By the time they called my group to board, my son was already crying. It started the moment I stepped off the worn carpet of the terminal and onto the narrow jet bridge, that metal tunnel that smelled faintly like coffee and cold air. Somewhere down the line, a flight attendant was greeting passengers with that practiced cheerfulness, but all I could really hear was Ethan’s thin, panicked wail against my shoulder.
I shifted him higher on my hip, pressed my cheek to his warm forehead, and whispered, “It’s okay, baby. We’re almost there. Just a little bit longer.”
The line crept forward in little shuffles.
A man in a baseball cap checked his watch for the third time. A woman in a navy blazer sighed dramatically, as if the entire world existed to test her patience. Ethan kicked his small socked feet against my ribs and started crying harder, the sound bouncing off the metal walls.
“Sorry,” I murmured to no one and everyone at once. Two months earlier, I still believed the worst thing that could happen to me had already happened. My husband, David, had left the house one rainy afternoon, keys jingling on his finger, saying, “Back in an hour.
Don’t let my chili burn.” An hour passed. Then two. Then three.
The knock at the door came with a uniform behind it and a voice that tried to be gentle and clinical at the same time. They used words like “collision” and “impact,” and I remember thinking how strangely tidy those words were for something that could explode your entire life. After that, time didn’t move in days and weeks.
It moved in paperwork and quiet. There were insurance calls and casseroles, statements and condolences. His jacket stayed hanging on the peg by the door.
His coffee mug stayed in the sink, just the way he’d left it. His work chair in the corner of our small kitchen became… empty space. A hollow spot the whole house leaned around.
I was six months pregnant at the time. Our son kicked as the doctor told me that stress would be bad for the baby, as if stress were a light switch I could flip off. “You’ll be okay,” people said, their eyes already sliding away, because no one knows what to do with grief that hasn’t settled into something neat and quiet.
They didn’t see the bills. They didn’t see me standing at the kitchen counter with a calculator and a cold cup of coffee at two in the morning, trying to make numbers behave. After Ethan was born, joy and sadness lived side by side in the same tiny apartment.

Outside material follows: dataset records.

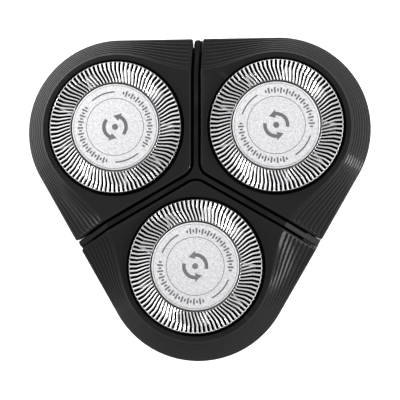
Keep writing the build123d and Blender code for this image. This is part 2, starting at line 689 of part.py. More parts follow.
with BuildPart() as neck_housing:
    with BuildSketch(Plane.XY.offset(NECK_BOTTOM)):
        add(lobed_outline(2.0, 16.6))
    with BuildSketch(Plane.XY.offset(NECK_BOTTOM + 3.2)):
        add(lobed_outline(4.4, 16.2))
    with BuildSketch(Plane.XY.offset(NECK_TOP)):
        add(lobed_outline(16.2, 15.2 - NECK_STEP))
    loft()
    add(neck_hollow.part, mode=Mode.SUBTRACT)
    with Locations((0, REAR_FLAT_Y + 10, POD_TOP - 27)):
        Box(80, 20, 30, mode=Mode.SUBTRACT)
    # spigot that the handle shells close round
    with BuildSketch(Plane.XY.offset(NECK_BOTTOM - 4.2)):
        Circle(15.6)
        Circle(14.2, mode=Mode.SUBTRACT)
    extrude(amount=4.2)
    with BuildSketch(Plane.XY.offset(NECK_BOTTOM)):
        Circle(16.4)
        Circle(14.2, mode=Mode.SUBTRACT)
    extrude(amount=1.2)
    # motor's boss, spindle sockets and screw holes in the motor plate
    with BuildSketch(Plane.XY.offset(MOTOR_PLATE_BOTTOM)):
        Circle(3.3)
        for azimuth in HEAD_AZIMUTHS.values():
            with Locations(polar(SCREW_CIRCLE_R, azimuth + 60)):
                Circle(1.2)
    extrude(amount=2, mode=Mode.SUBTRACT)
    with BuildSketch(Plane.XY.offset(SPINDLE_BOTTOM - 0.1)):
        for azimuth in HEAD_AZIMUTHS.values():
            with Locations(polar(HEAD_CIRCLE_R, azimuth)):
                Circle(SPINDLE_R + PIN_CLEARANCE)
    extrude(amount=2, mode=Mode.SUBTRACT)
save(neck_housing.part, "neck_housing")

with BuildPart() as housing_screws:
    for azimuth in HEAD_AZIMUTHS.values():
        with BuildSketch(Plane.XY.offset(MOTOR_PLATE_BOTTOM - 1.2)):
            with Locations(polar(SCREW_CIRCLE_R, azimuth + 60)):
                Circle(1.8)
        extrude(amount=1.2)
        with BuildSketch(Plane.XY.offset(MOTOR_PLATE_BOTTOM)):
            with Locations(polar(SCREW_CIRCLE_R, azimuth + 60)):
                Circle(1.1)
        extrude(amount=6.0)
save(housing_screws.part, "housing_screws")

with BuildPart() as neck_ring:
    with BuildSketch(Plane.XY.offset(HANDLE_TOP)):
        Ellipse(18.9, 18.5)
        Circle(15.65, mode=Mode.SUBTRACT)
    extrude(amount=NECK_BOTTOM - HANDLE_TOP)
    outer_wall = neck_ring.faces().filter_by(GeomType.PLANE, reverse=True).sort_by(SortBy.AREA)[-1]
    fillet(outer_wall.edges(), radius=0.35)
save(neck_ring.part, "neck_ring")


# ---------------------------------------------------------------- handle shells
def handle_body(grow):
    """The handle's outer form, grown outward by the given amount."""
    with BuildPart() as body:
        for height, half_x, half_y in HANDLE_SECTIONS:
            with BuildSketch(Plane.XY.offset(height)):
                Ellipse(half_x + grow, half_y + grow)
        loft()
    return body.part


handle_outer = handle_body(0)
handle_inner = handle_body(-WALL)
handle_skin = handle_body(SKIN)


def button_bore(radius):
    """A bore through the front wall on the power button's axis."""
    with BuildPart() as bore:
        with BuildSketch(Plane.XZ.offset(8)):
            with Locations((0, BUTTON_Z)):
                Circle(radius)
        extrude(amount=20)
    return bore.part


def light_slot(grow):
    """The slot through the front wall that takes the charge light."""
    with BuildPart() as slot:
        with BuildSketch(Plane.XZ.offset(12)):
            with Locations((0, LIGHT_Z)):
                SlotOverall(7.0 + 2 * grow, 1.6 + 2 * grow)
        extrude(amount=16)
    return slot.part


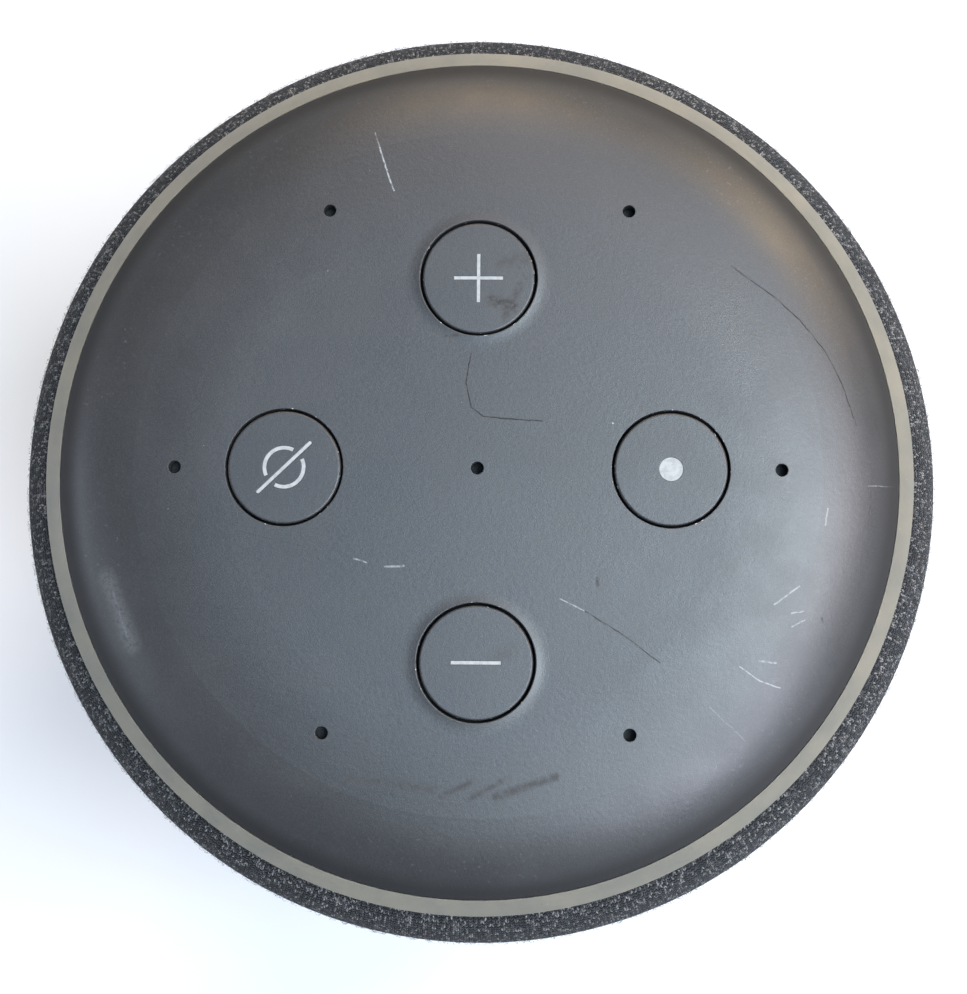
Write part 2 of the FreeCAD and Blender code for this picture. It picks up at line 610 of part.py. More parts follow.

I would hold him at night, his soft breath warm against my neck, and think, You are the reason I get up in the morning. And then, just as quickly, I’d look at the empty space on the other side of the bed and think, And you are the reason it hurts so much that he’s not here. I talked to Ethan like he could remember.
“Your dad loved airplanes,” I whispered one night as the TV flickered quietly in the background. “He used to say the best part of a trip was the takeoff. That feeling when the ground lets go.”
The funny thing about losing someone is that the world doesn’t stop sending you mail.